A few months ago, towards the end of a family gathering, my granddaughter handed me her phone with a message for me in her Note app. It read simply, “I am bisexual.” I read it, looked up at her, smiled broadly, and said, "Me, too." We embraced tightly, and I whispered in her ear, “I am glad you trusted me with your truth. I am here for you, always.” Since then, we are a bit closer, and even though we have not discussed it again, she knows I am a safe person to talk with about the topic.

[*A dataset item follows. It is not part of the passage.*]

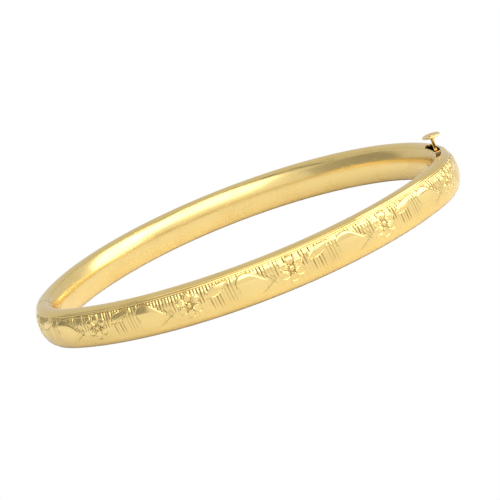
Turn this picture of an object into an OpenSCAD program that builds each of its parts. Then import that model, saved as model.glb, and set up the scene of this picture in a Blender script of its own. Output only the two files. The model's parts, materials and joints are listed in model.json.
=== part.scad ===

In the past several years, I have learned to write when I need to process and organize my thoughts and/or feelings. When I received an email with the call for submissions for the June Tumbleweird Pride issue, I reached out to the editor, Sara, and asked if I could write anonymously about my journey and acceptance of being bisexual. I worried that remaining anonymous would be counter to the idea of ‘pride’ month. She replied, “…You don't owe coming out to anyone. Coming out is for you, not for them; it's only something you should do if you feel safe and ready. I feel VERY strongly about this. I would love to see what you have to say anonymously….”

Writing this piece has helped me accept this aspect of my personality. It also helped me understand where my feelings of guilt may have stemmed from. When I had taken a risk so many years ago to talk with someone about my attraction to women, I had been told I was wrong. That experience unseated me to the point where I could no longer reconcile what I should feel with what I did feel. I did not feel safe opening up to others for fear of the feedback I might receive. Looking back, I wish someone had told me that my attraction to women was valid and acceptable.
I suppose I feel safe and ready to come out to people I trust — and anonymously to the rest of the world. There may be a time when I am confident enough to stop worrying about what others might think and openly express who I am. But for now, coming out to myself, my family, and the friends with whom I feel safe has been an important step in this process.

During this Pride month, I choose to accept and celebrate that I am bisexual.